Similarly, in the original memoir, Edgardo writes of the pope’s decision to send the police to seize him: “Given that they [the Mortara parents] did not consent, Pius IX had to proceed, as Pope and as King, to the order of violent kidnapping.” Messori’s version does not include the terms “violent” or “kidnapping,” so that the pope’s “order of violent kidnapping” becomes simply an “order of sequestration.”

Defenders of the pope’s action in taking Edgardo have argued that the events had nothing to do with anti-Semitism, yet the way Church authorities treated Jews was deeply rooted in demonization. It is telling that some of the alterations Messori’s version makes to Edgardo’s actual words come at those points of his memoir where Edgardo reveals the anti-Semitic attitudes his Church mentors had drummed into him. Edgardo recalls his embarrassment as a child when, together with his fellow seminary students in Rome, he “walked through the ghetto, or Jewish district.” Messori’s version of the memoir ends the sentence there, but Edgardo’s original continues that he had “always professed an inexpressible horror” toward the Jews. Similarly, later in his account, in referring to his parents, Edgardo writes, “The Mortaras hold to the Jewish religion, which is false, contradictory, absurd, condemned by history, and condemned to be labeled ‘ridiculous,’ as it is by most men.” Messori’s version does not include the “false,” the “absurd,” the “ridiculous,” and the condemnation—a softening of language that lessens the impression that Church mentors may have filled a Jewish child’s mind with anti-Semitic ideas.

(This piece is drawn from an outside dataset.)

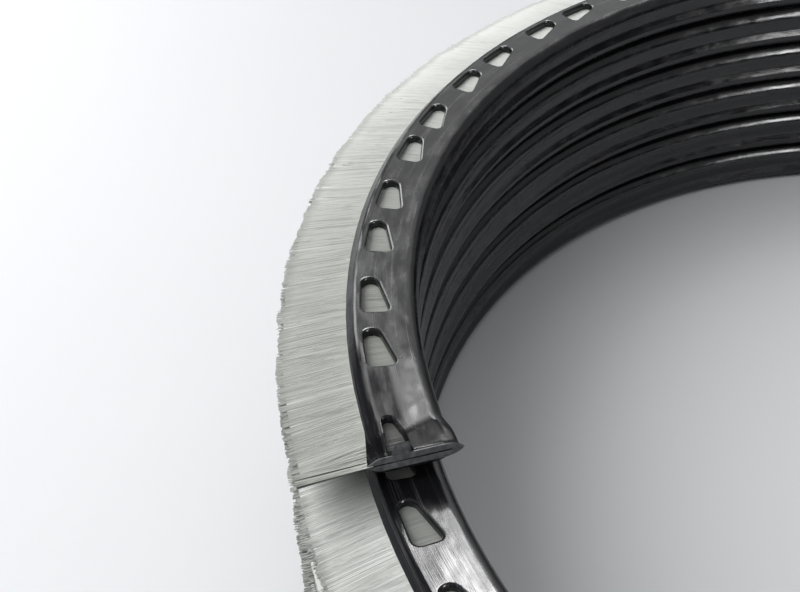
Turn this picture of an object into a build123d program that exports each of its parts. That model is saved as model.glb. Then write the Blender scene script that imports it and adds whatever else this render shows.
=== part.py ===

But the problems with the accuracy of the memoir are not limited to distortions in Messori’s translation. The man who wrote this account had been separated from his family at age six, suffered from numerous psychological ills later in life, and was constantly bombarded with the official Church narrative of the divine grace he had received. By the time he wrote his recollections, he had incorporated that Church narrative into sermons he was delivering throughout Europe, praising Pius IX for having him taken from his parents. In this way, he was able to justify his own choice to become a priest while inspiring his listeners to embrace Jesus and the Church.

The part of the memoir that the conservative Catholic media is most loudly trumpeting today is Edgardo’s description of how, after learning of the baptism but before Edgardo was taken away, Pius IX repeatedly tried to arrange some kind of compromise with his parents. In Edgardo’s original account, the pope proposed sending him to a Catholic boarding school in Bologna, for, “That way, his parents would be able to visit him whenever they wanted.” The Inquisitor, Edgardo writes, repeatedly went to the Mortara home to convince his parents to accept the pope’s thoughtful plan. Ignatius Press, publisher of the English-language memoir, highlights this episode in its brief catalogue blurb for the book, and in his introduction Messori calls this the book’s greatest “revelation.”

Yet this account is pure inventionand not by Messori, but by Edgardo himself. The Inquisitor went on trial in 1860 on charges of kidnapping the boy; trial transcripts offering hundreds of pages of first-hand accounts—from the boy’s parents, the police, and the Inquisitor—all make clear that the Inquisitor never spoke with the Mortaras before the papal police took Edgardo away. The appearance of the police that night in June 1858 came as a complete shock to the Mortaras. The only offer that Church authorities ever made came after the boy was already securely in Rome in the House of the Catechumens, the Church institution dedicated to converting the Jews. Edgardo’s parents were then told that if they themselves were to enter the House of Catechumens along with the rest of their children, and accept baptism, they would once again be able to live together as a family—a Christian family.

As if to ward off questions about the accuracy of Edgardo’s memory, Messori makes repeated corrections throughout the text to verifiable historical mistakes, including names of Church officials and locations and dates of certain events, without noting that he is making changes. Messorithough, is hardly the first to alter Edgardo’s story; rather, his book piles a new generation of inventions upon the old. Church defenders have long crafted their own narrative of what happened to the boy and his parents, instrumentalizing the Mortara family tragedy to tell a story that suited their purposes.

After the boy’s kidnapping, as accounts spread of his mother’s loud wailing, his father’s fainting, and his siblings’ terror, Church partisans began spreading their own, very different narrative of what had happened. In the fall of 1858, Bologna’s Catholic newspaper reported that the child’s removal “was all carried out with gentleness, solely through the use of persuasion” and that “whenever the carriage stopped in any town or city [on its way to Rome], the first thing that he asked was to be taken to the church, and when he entered he remained there at length, showing the … most moving devotion.” No account was more influential than that published around the same time in the Vatican-supervised Jesuit journal, Civiltà Cattolica. It claimed that Edgardo showed “extraordinary happiness” on entering the Catechumens. The boy, the Jesuit journal reported, had a single idea “stamped on his forehead, and even more in his heart … the singular grace that he had received through Baptism and, by contrast, the immense misfortune for his parents of being and wanting to remain Jews.”

Today, the Edgardo Mortara episode continues to roil the Roman Catholic Church and Catholic-Jewish relations. For those in the Church unhappy with the relatively progressive path the current pontiff is set upon, Pius IX remains a hero, the model of a pope who would risk all to stand up for the eternal verities of the faith. Those who take a different view should know that the translation of Edgardo’s memoir is not a faithful one. Edgardo did indeed praise Pius IX, but the story of what actually happened to him as a child is different from what that pope’s supporters would have us believe.